◆ What is needed: Please copy all the lines that follow, word for word.

──────── Data excerpt ────────

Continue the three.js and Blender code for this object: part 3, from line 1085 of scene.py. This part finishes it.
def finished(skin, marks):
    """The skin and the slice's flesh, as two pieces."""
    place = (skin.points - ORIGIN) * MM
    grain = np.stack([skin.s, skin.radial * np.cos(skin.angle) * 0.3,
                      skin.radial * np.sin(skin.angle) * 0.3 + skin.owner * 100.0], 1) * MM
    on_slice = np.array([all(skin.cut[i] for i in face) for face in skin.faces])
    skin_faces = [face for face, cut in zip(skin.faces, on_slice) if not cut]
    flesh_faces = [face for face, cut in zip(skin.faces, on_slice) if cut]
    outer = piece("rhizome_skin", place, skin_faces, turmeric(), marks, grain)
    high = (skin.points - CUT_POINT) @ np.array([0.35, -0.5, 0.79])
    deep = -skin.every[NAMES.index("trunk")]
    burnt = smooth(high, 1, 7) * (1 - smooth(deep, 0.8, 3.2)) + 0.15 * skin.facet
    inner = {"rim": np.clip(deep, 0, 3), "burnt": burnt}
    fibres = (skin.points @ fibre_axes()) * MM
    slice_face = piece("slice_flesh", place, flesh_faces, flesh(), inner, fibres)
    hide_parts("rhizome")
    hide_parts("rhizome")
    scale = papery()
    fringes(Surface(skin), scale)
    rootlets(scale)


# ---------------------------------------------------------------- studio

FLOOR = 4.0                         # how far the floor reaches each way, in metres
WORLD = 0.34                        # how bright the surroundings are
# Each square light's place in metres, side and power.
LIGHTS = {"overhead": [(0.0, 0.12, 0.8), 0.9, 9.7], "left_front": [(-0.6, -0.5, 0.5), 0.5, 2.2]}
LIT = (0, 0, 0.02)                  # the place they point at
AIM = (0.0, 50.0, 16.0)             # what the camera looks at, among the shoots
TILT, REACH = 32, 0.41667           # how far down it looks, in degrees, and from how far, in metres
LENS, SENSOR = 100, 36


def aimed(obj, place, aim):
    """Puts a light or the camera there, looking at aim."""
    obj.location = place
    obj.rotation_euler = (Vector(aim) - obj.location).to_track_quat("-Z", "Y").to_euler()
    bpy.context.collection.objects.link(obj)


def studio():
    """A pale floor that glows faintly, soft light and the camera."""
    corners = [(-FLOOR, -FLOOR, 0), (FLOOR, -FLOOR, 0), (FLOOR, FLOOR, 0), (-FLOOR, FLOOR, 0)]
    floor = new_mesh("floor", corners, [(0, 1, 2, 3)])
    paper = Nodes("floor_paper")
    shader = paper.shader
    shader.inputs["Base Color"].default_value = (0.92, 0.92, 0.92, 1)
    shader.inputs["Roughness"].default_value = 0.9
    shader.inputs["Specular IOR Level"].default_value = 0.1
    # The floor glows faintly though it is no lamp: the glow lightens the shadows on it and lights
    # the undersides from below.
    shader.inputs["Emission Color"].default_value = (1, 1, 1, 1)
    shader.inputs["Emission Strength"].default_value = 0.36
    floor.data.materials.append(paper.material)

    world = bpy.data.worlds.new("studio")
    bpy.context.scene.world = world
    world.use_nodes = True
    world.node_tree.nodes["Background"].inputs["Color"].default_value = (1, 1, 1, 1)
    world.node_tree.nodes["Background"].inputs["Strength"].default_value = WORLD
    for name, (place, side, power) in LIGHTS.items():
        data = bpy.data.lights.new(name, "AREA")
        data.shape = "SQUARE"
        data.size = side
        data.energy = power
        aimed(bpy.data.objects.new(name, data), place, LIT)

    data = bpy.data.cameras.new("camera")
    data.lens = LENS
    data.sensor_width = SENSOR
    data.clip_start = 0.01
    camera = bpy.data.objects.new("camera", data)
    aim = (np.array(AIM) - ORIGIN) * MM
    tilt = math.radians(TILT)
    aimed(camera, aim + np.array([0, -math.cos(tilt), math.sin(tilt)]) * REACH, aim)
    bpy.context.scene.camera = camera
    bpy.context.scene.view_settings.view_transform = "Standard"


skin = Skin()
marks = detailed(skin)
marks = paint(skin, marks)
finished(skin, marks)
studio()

────────

◆ Result of this exercise:
Continue the three.js and Blender code for this object: part 3, from line 1085 of scene.py. This part finishes it.
def finished(skin, marks):
    """The skin and the slice's flesh, as two pieces."""
    place = (skin.points - ORIGIN) * MM
    grain = np.stack([skin.s, skin.radial * np.cos(skin.angle) * 0.3,
                      skin.radial * np.sin(skin.angle) * 0.3 + skin.owner * 100.0], 1) * MM
    on_slice = np.array([all(skin.cut[i] for i in face) for face in skin.faces])
    skin_faces = [face for face, cut in zip(skin.faces, on_slice) if not cut]
    flesh_faces = [face for face, cut in zip(skin.faces, on_slice) if cut]
    outer = piece("rhizome_skin", place, skin_faces, turmeric(), marks, grain)
    high = (skin.points - CUT_POINT) @ np.array([0.35, -0.5, 0.79])
    deep = -skin.every[NAMES.index("trunk")]
    burnt = smooth(high, 1, 7) * (1 - smooth(deep, 0.8, 3.2)) + 0.15 * skin.facet
    inner = {"rim": np.clip(deep, 0, 3), "burnt": burnt}
    fibres = (skin.points @ fibre_axes()) * MM
    slice_face = piece("slice_flesh", place, flesh_faces, flesh(), inner, fibres)
    hide_parts("rhizome")
    hide_parts("rhizome")
    scale = papery()
    fringes(Surface(skin), scale)
    rootlets(scale)


# ---------------------------------------------------------------- studio

FLOOR = 4.0                         # how far the floor reaches each way, in metres
WORLD = 0.34                        # how bright the surroundings are
# Each square light's place in metres, side and power.
LIGHTS = {"overhead": [(0.0, 0.12, 0.8), 0.9, 9.7], "left_front": [(-0.6, -0.5, 0.5), 0.5, 2.2]}
LIT = (0, 0, 0.02)                  # the place they point at
AIM = (0.0, 50.0, 16.0)             # what the camera looks at, among the shoots
TILT, REACH = 32, 0.41667           # how far down it looks, in degrees, and from how far, in metres
LENS, SENSOR = 100, 36


def aimed(obj, place, aim):
    """Puts a light or the camera there, looking at aim."""
    obj.location = place
    obj.rotation_euler = (Vector(aim) - obj.location).to_track_quat("-Z", "Y").to_euler()
    bpy.context.collection.objects.link(obj)


def studio():
    """A pale floor that glows faintly, soft light and the camera."""
    corners = [(-FLOOR, -FLOOR, 0), (FLOOR, -FLOOR, 0), (FLOOR, FLOOR, 0), (-FLOOR, FLOOR, 0)]
    floor = new_mesh("floor", corners, [(0, 1, 2, 3)])
    paper = Nodes("floor_paper")
    shader = paper.shader
    shader.inputs["Base Color"].default_value = (0.92, 0.92, 0.92, 1)
    shader.inputs["Roughness"].default_value = 0.9
    shader.inputs["Specular IOR Level"].default_value = 0.1
    # The floor glows faintly though it is no lamp: the glow lightens the shadows on it and lights
    # the undersides from below.
    shader.inputs["Emission Color"].default_value = (1, 1, 1, 1)
    shader.inputs["Emission Strength"].default_value = 0.36
    floor.data.materials.append(paper.material)

    world = bpy.data.worlds.new("studio")
    bpy.context.scene.world = world
    world.use_nodes = True
    world.node_tree.nodes["Background"].inputs["Color"].default_value = (1, 1, 1, 1)
    world.node_tree.nodes["Background"].inputs["Strength"].default_value = WORLD
    for name, (place, side, power) in LIGHTS.items():
        data = bpy.data.lights.new(name, "AREA")
        data.shape = "SQUARE"
        data.size = side
        data.energy = power
        aimed(bpy.data.objects.new(name, data), place, LIT)

    data = bpy.data.cameras.new("camera")
    data.lens = LENS
    data.sensor_width = SENSOR
    data.clip_start = 0.01
    camera = bpy.data.objects.new("camera", data)
    aim = (np.array(AIM) - ORIGIN) * MM
    tilt = math.radians(TILT)
    aimed(camera, aim + np.array([0, -math.cos(tilt), math.sin(tilt)]) * REACH, aim)
    bpy.context.scene.camera = camera
    bpy.context.scene.view_settings.view_transform = "Standard"


skin = Skin()
marks = detailed(skin)
marks = paint(skin, marks)
finished(skin, marks)
studio()